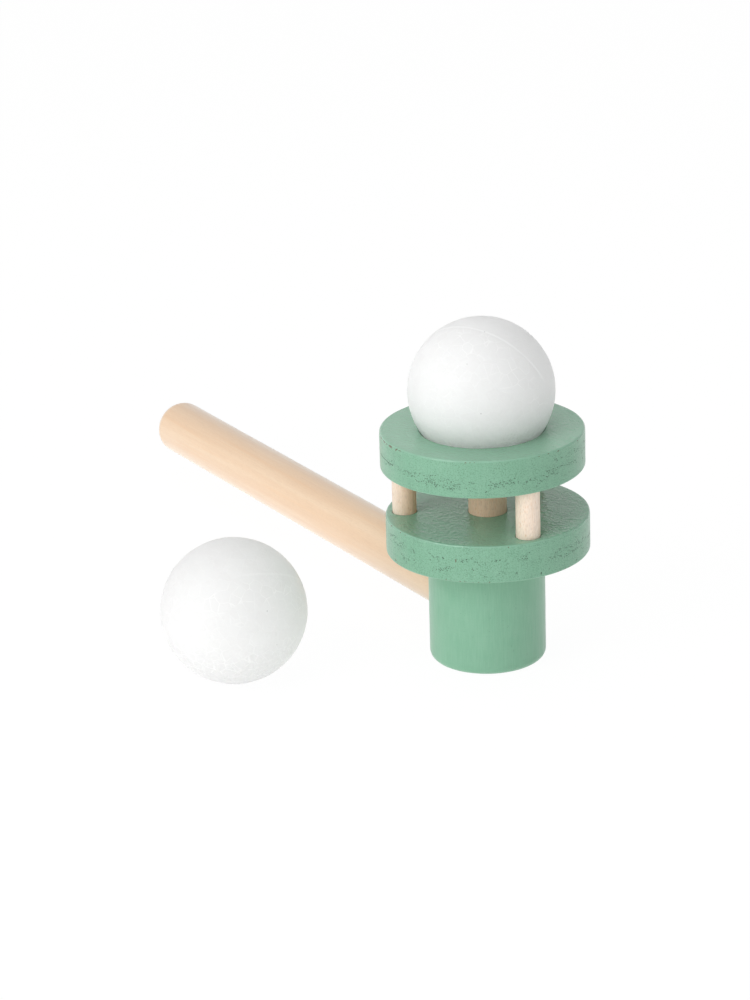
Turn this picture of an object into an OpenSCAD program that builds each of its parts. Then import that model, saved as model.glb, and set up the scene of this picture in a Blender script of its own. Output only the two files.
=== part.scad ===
// Floating ball blow pipe: a wooden toy with a long mouth pipe glued into the side of a
// turned cup. Breath leaves by a jet under a light ball, which rests on a ring and floats
// above it. A second ball lies loose beside the toy.
// The origin is the middle of the cup's flat underside. The cup stands on +Z and the pipe
// runs out along -X. The disc and the ring were glued on by eye, a little off the cup's axis.

/* [Ball] */
// Diameter of each foam ball
ball_d = 35; // [33:0.5:40]
// How far the loose ball lies from the toy's axis, back along the pipe
spare_back = 21.3; // [0:0.1:80]
// How far the loose ball lies to the side of the pipe
spare_side = 57.5; // [45:0.1:90]

/* [Discs] */
// Diameter of the lower disc and of the ring
disc_d = 48.7; // [48:0.1:60]
// Thickness of the board that both are cut from
disc_t = 9.2; // [8:0.1:12]
// Radius that the discs' edges are sanded to
disc_ease = 0.5; // [0.3:0.1:0.9]
// Open height between the lower disc and the ring
disc_gap = 11.7; // [9:0.1:15]
// Diameter of the hole in the ring that the ball sits on
seat_d = 29.6; // [26:0.1:31]

/* [Cup] */
// Diameter of the cup
cup_d = 28; // [27:0.1:36]
// Height of the cup
cup_h = 27.9; // [27:0.1:36]
// Radius round the cup's bottom edge
cup_round = 2; // [0.4:0.1:2.6]

/* [Mouth pipe] */
// Diameter of the pipe
pipe_d = 14; // [12:0.1:15]
// How far the pipe reaches out from the side of the cup
pipe_reach = 145.3; // [100:0.1:180]
// How deep the pipe is glued into the cup
pipe_depth = 10; // [7:0.1:10.5]
// Height of the pipe's middle above the cup's underside
pipe_z = 13.7; // [11:0.1:14]
// Bore of the pipe, and of the cross hole in the cup that carries its air on
air_d = 5; // [3:0.1:5.4]
// Diameter of the upright hole in the cup that turns the air up to the jet
riser_d = 6; // [5.6:0.1:7]
// Radius round the outside of the mouth end
mouth_round = 3.8; // [1:0.1:4]
// Radius round the edge of the bore in the mouth end
mouth_ease = 0.6; // [0.2:0.1:0.8]

/* [Jet] */
// Outer diameter of the jet tube
jet_d = 9.2; // [8:0.1:11]
// Bore of the jet tube
jet_bore_d = 4; // [2:0.1:4.6]
// How deep the jet tube goes into the cup below the lower disc
jet_depth = 5; // [3:0.1:5.5]
// Distance from the jet up to the bottom of the resting ball
jet_to_ball = 1.6; // [1:0.1:4]
// Radius round the edges of the jet's mouth
jet_ease = 0.4; // [0.1:0.1:0.6]

/* [Pillars] */
// Number of pillars that carry the ring
pillar_count = 3; // [3:1:6]
// Diameter of a pillar
pillar_d = 5.8; // [5:0.1:6.4]
// How far the pillars stand outside the middle of the ring's band
pillar_out = 0.2; // [-0.4:0.1:0.4]
// How deep each pillar goes into the lower disc and into the ring
pillar_depth = 5; // [3:0.1:6.5]

/* [Glue-up] */
// How far the lower disc, its pillars and the jet stand off the cup's axis, along +X
disc_ahead = 0.5; // [-0.5:0.1:0.5]
// How far the same pieces stand off the cup's axis, along +Y
disc_aside = 0.3; // [-0.4:0.1:0.4]
// How far the ring and the ball on it stand off the cup's axis, along +X
ring_ahead = -0.2; // [-0.5:0.1:0.5]
// How far the ring and the ball on it stand off the cup's axis, along +Y
ring_aside = -0.4; // [-0.4:0.1:0.4]
// Angle that the pillars are turned by round the jet
pillar_turn = -4; // [-8:0.5:8]

/* [Fits] */
// Radial room for glue round each piece that stands in a hole
glue_gap = 0.05; // [0.02:0.01:0.1]
// Room between the ball and the edge that it rests on
seat_gap = 0.1; // [0.05:0.01:0.2]

/* [Hidden] */
$fn = 96;

// Small overlap that lets a cutter run out past a face
cut = 1;

green = [0.55, 0.72, 0.62];
birch = [0.92, 0.84, 0.74];
maple = [0.94, 0.83, 0.70];
foam = [0.97, 0.97, 0.97];

// Heights of the stack above the cup's underside
disc_z = cup_h;
deck_z = disc_z + disc_t;
ring_z = deck_z + disc_gap;
ring_top_z = ring_z + disc_t;

// The resting ball touches the rounded edge of the ring's hole, so its middle lies on the
// slanting line through the middle of that rounding
ball_r = ball_d / 2;
seat_reach = ball_r + disc_ease + seat_gap;
seat_out = seat_d / 2 + disc_ease;
ball_z = ring_top_z - disc_ease + sqrt(pow(seat_reach, 2) - pow(seat_out, 2));

// The pipe starts inside the cup and ends at the mouth, where its wall limits the rounding
pipe_root_x = pipe_depth - cup_d / 2;
pipe_len = pipe_reach + pipe_depth;
mouth_r = min(mouth_round, (pipe_d - air_d) / 2 - mouth_ease);

// The upright hole is drilled on until it has passed the cross hole
riser_foot_z = pipe_z - riser_d / 2;

// The jet tube stands on the floor of its hole in the cup
jet_root_z = cup_h - jet_depth;
jet_len = ball_z - ball_r - jet_to_ball - jet_root_z;

// The pillars stand on a circle near the middle of the ring's band
pillar_circle_r = (disc_d + seat_d) / 4 + pillar_out;
pillar_root_z = deck_z - pillar_depth;
pillar_len = disc_gap + 2 * pillar_depth;

function pillar_name(number) = str("pillar_", number);

// Half section of a turned piece between two radii, standing on the X axis. The corners
// are rounded by circles: the inner and outer ones at its foot, then those at its top.
module turned_section(r_in, r_out, h, foot_in, foot_out, top_in, top_out) {
    difference() {
        translate([r_in, 0]) square([r_out - r_in, h]);
        corner_waste(r_in, 0, 1, 1, foot_in);
        corner_waste(r_out, 0, -1, 1, foot_out);
        corner_waste(r_in, h, 1, -1, top_in);
        corner_waste(r_out, h, -1, -1, top_out);
    }
}

// What comes off a square corner at x, y to round it. The piece lies on the side that
// side_x and side_y point to.
module corner_waste(x, y, side_x, side_y, radius) {
    if (radius > 0)
        difference() {
            translate([x - (side_x > 0 ? 0 : radius), y - (side_y > 0 ? 0 : radius)])
                square(radius);
            translate([x + side_x * radius, y + side_y * radius]) circle(radius);
        }
}

// A disc or a ring with every edge eased alike
module eased_disc(r_in, r_out, h, ease) {
    rotate_extrude()
        turned_section(r_in, r_out, h, r_in > 0 ? ease : 0, ease, r_in > 0 ? ease : 0, ease);
}

// Round hole that starts at the origin and goes up by h, with room for the glue
module glued_hole(d, h) {
    cylinder(d = d + 2 * glue_gap, h = h);
}

// Puts its children on the lower disc's axis
module on_disc() {
    translate([disc_ahead, disc_aside, 0]) children();
}

// Puts its children on the ring's axis
module on_ring() {
    translate([ring_ahead, ring_aside, 0]) children();
}

// Puts its children at a pillar's place. The first pillar is near +X, opposite the pipe.
module at_pillar(number) {
    on_disc()
        rotate([0, 0, pillar_turn + (number - 1) * 360 / pillar_count])
            translate([pillar_circle_r, 0, 0]) children();
}

// The hole for every pillar, blind, from floor_z up to top_z
module pillar_holes(floor_z, top_z) {
    for (i = [1 : pillar_count])
        at_pillar(i) translate([0, 0, floor_z]) glued_hole(pillar_d, top_z - floor_z);
}

// Dowel with a bore from end to end and a rounded mouth. It is turned upright and then
// laid along -X.
module blow_pipe() {
    color(maple)
        translate([pipe_root_x, 0, pipe_z])
            rotate([0, -90, 0])
                rotate_extrude()
                    turned_section(air_d / 2, pipe_d / 2, pipe_len, 0, 0, mouth_ease, mouth_r);
}

// Solid turned cup with a stepped hole in its side for the pipe and its air, and one in
// its top for the jet tube. The cross hole and the upright hole meet under the jet.
module cup() {
    color(green)
        difference() {
            rotate_extrude() turned_section(0, cup_d / 2, cup_h, 0, cup_round, 0, 0);
            translate([pipe_root_x, 0, pipe_z])
                rotate([0, -90, 0]) glued_hole(pipe_d, pipe_depth + cut);
            translate([disc_ahead, 0, pipe_z])
                rotate([0, -90, 0]) cylinder(d = air_d, h = disc_ahead + cut - pipe_root_x);
            on_disc()
                translate([0, 0, riser_foot_z]) cylinder(d = riser_d, h = cup_h - riser_foot_z);
            on_disc() translate([0, 0, jet_root_z]) glued_hole(jet_d, jet_depth + cut);
        }
}

// Disc on the cup, with a through hole for the jet tube and blind holes for the pillars
module lower_disc() {
    color(green)
        difference() {
            on_disc() translate([0, 0, disc_z]) eased_disc(0, disc_d / 2, disc_t, disc_ease);
            on_disc() translate([0, 0, disc_z - cut]) glued_hole(jet_d, disc_t + 2 * cut);
            pillar_holes(pillar_root_z, deck_z + cut);
        }
}

// Short tube that aims the air at the ball. It also holds the disc true on the cup.
module nozzle() {
    color(birch)
        on_disc()
            translate([0, 0, jet_root_z])
                rotate_extrude()
                    turned_section(jet_bore_d / 2, jet_d / 2, jet_len, 0, 0, jet_ease, jet_ease);
}

// One of the dowels between the lower disc and the ring
module pillar(number) {
    color(birch)
        at_pillar(number)
            translate([0, 0, pillar_root_z]) cylinder(d = pillar_d, h = pillar_len);
}

// Ring that the ball rests on, with blind holes in its underside for the pillars
module upper_ring() {
    color(green)
        difference() {
            on_ring()
                translate([0, 0, ring_z]) eased_disc(seat_d / 2, disc_d / 2, disc_t, disc_ease);
            pillar_holes(ring_z - cut, pillar_root_z + pillar_len);
        }
}

// Foam ball at rest on the ring
module floating_ball() {
    color(foam) on_ring() translate([0, 0, ball_z]) sphere(d = ball_d);
}

// Foam ball that lies on the table beside the pipe
module spare_ball() {
    color(foam) translate([-spare_back, -spare_side, ball_r]) sphere(d = ball_d);
}

blow_pipe();
cup();
lower_disc();
nozzle();
for (i = [1 : pillar_count])
    pillar(i);
upper_ring();
floating_ball();
spare_ball();
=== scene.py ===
"""Looks of the floating ball blow pipe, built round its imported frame.

Each piece is a detailed mesh that stands in for one solid. Wood is turned on a lathe of points, then pitted,
chipped and drilled. The foam balls are moulded from beads, with a seam round them.
Sizes in the helpers are millimetres, and a mesh is scaled to metres when it is made.
"""
import collections
import math

import bmesh
import bpy
import numpy as np
from mathutils import Matrix, Vector


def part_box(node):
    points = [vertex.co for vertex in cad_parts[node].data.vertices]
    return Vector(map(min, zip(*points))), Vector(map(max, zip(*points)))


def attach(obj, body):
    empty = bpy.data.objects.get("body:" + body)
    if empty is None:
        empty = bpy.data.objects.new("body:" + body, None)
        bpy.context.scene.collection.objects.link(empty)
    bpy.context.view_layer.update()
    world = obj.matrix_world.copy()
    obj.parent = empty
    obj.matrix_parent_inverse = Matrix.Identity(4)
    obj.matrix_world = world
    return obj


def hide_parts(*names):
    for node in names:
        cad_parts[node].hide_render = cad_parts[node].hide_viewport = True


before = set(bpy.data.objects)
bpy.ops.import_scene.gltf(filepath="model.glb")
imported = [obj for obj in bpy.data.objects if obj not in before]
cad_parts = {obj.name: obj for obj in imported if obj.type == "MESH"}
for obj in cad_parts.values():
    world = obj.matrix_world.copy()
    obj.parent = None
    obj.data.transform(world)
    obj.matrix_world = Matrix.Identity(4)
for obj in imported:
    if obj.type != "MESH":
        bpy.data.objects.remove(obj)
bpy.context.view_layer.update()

MM = 0.001

# Camera, fitted to the photograph: angles in degrees, the distance and the aim in millimetres
PICTURE_SIZE = (750, 1000)
SENSOR = 36.0
FOCAL_PIXELS = 3623.4
VIEW_AZIMUTH = 59.758
VIEW_ELEVATION = 20.258
VIEW_ROLL = -1.732
VIEW_DISTANCE = 862.54
AIM = (0.0, 0.0, 35.0)
AIM_PIXEL = (485.62, 518.05)


# Sizes read from the frame

Turned = collections.namedtuple("Turned", "x y low high radius")
Ball = collections.namedtuple("Ball", "centre radius")


def node_points(name):
    """The corners of a node's mesh in millimetres."""
    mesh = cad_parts[name].data
    points = np.empty(len(mesh.vertices) * 3)
    mesh.vertices.foreach_get("co", points)
    return points.reshape(-1, 3) / MM


def turned_size(name):
    """Axis, heights and radius of a node that is round about an upright axis."""
    low, high = (np.array(corner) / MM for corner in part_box(name))
    x, y = (low + high)[:2] / 2
    return Turned(x, y, low[2], high[2], (high - low)[1] / 2)


def ball_size(name):
    """Middle and radius of a node that is a ball."""
    low, high = (np.array(corner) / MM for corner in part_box(name))
    return Ball((low + high) / 2, (high - low)[2] / 2)


def hole_radius(points, across, middle):
    """Radius of the hole through points, seen along its axis. across holds the two axes across it."""
    return np.hypot(*(points[:, across] - middle).T).min()


RING = turned_size("upper_ring")
DISC = turned_size("lower_disc")
CUP = turned_size("cup")
NOZZLE = turned_size("nozzle")
PILLARS = {name: turned_size(name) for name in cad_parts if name.startswith("pillar")}
FLOATING = ball_size("floating_ball")
SPARE = ball_size("spare_ball")

pipe_low, pipe_high = (np.array(corner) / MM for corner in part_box("blow_pipe"))
PIPE_RADIUS = (pipe_high[2] - pipe_low[2]) / 2
PIPE_HEIGHT = (pipe_high[2] + pipe_low[2]) / 2
PIPE_ROOT = pipe_high[0]
PIPE_MOUTH = pipe_low[0]
PIPE_BORE = hole_radius(node_points("blow_pipe"), [1, 2], (0, PIPE_HEIGHT))
SEAT_RADIUS = hole_radius(node_points("upper_ring"), [0, 1], (RING.x, RING.y))
JET_BORE = hole_radius(node_points("nozzle"), [0, 1], (NOZZLE.x, NOZZLE.y))

# Sizes that the boxes of the nodes don't give, as in the part's source
RISER_RADIUS = 3.0
DISC_EASE = 0.5
CUP_ROUND = 2.0
MOUTH_ROUND = 3.8
MOUTH_EASE = 0.6
JET_EASE = 0.4
# Room round a dowel where it enters its hole, which shows as a dark line
DOWEL_GAP = 0.12


# Meshes

def add_piece(name, points, faces, marks=None, unrolled=None):
    """A smooth mesh object from points in millimetres. marks holds a number for each point by name.
    unrolled holds a place on the unrolled surface for each corner of each face, in millimetres."""
    mesh = bpy.data.meshes.new(name)
    mesh.from_pydata((np.asarray(points) * MM).tolist(), [], faces)
    if unrolled is not None:
        mesh.uv_layers.new(name="unrolled").data.foreach_set("uv", np.ravel(unrolled))
    for mark, values in (marks or {}).items():
        mesh.attributes.new(mark, "FLOAT", "POINT").data.foreach_set("value", np.ravel(values))
    mesh.shade_smooth()
    piece = bpy.data.objects.new(name, mesh)
    bpy.context.scene.collection.objects.link(piece)
    return piece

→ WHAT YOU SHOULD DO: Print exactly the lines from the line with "rest on the ring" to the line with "from mathutils import Matrix, Vector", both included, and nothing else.

→ RESULT OF THE EXERCISE:
// Foam ball at rest on the ring
module floating_ball() {
    color(foam) on_ring() translate([0, 0, ball_z]) sphere(d = ball_d);
}

// Foam ball that lies on the table beside the pipe
module spare_ball() {
    color(foam) translate([-spare_back, -spare_side, ball_r]) sphere(d = ball_d);
}

blow_pipe();
cup();
lower_disc();
nozzle();
for (i = [1 : pillar_count])
    pillar(i);
upper_ring();
floating_ball();
spare_ball();
=== scene.py ===
"""Looks of the floating ball blow pipe, built round its imported frame.

Each piece is a detailed mesh that stands in for one solid. Wood is turned on a lathe of points, then pitted,
chipped and drilled. The foam balls are moulded from beads, with a seam round them.
Sizes in the helpers are millimetres, and a mesh is scaled to metres when it is made.
"""
import collections
import math

import bmesh
import bpy
import numpy as np
from mathutils import Matrix, Vector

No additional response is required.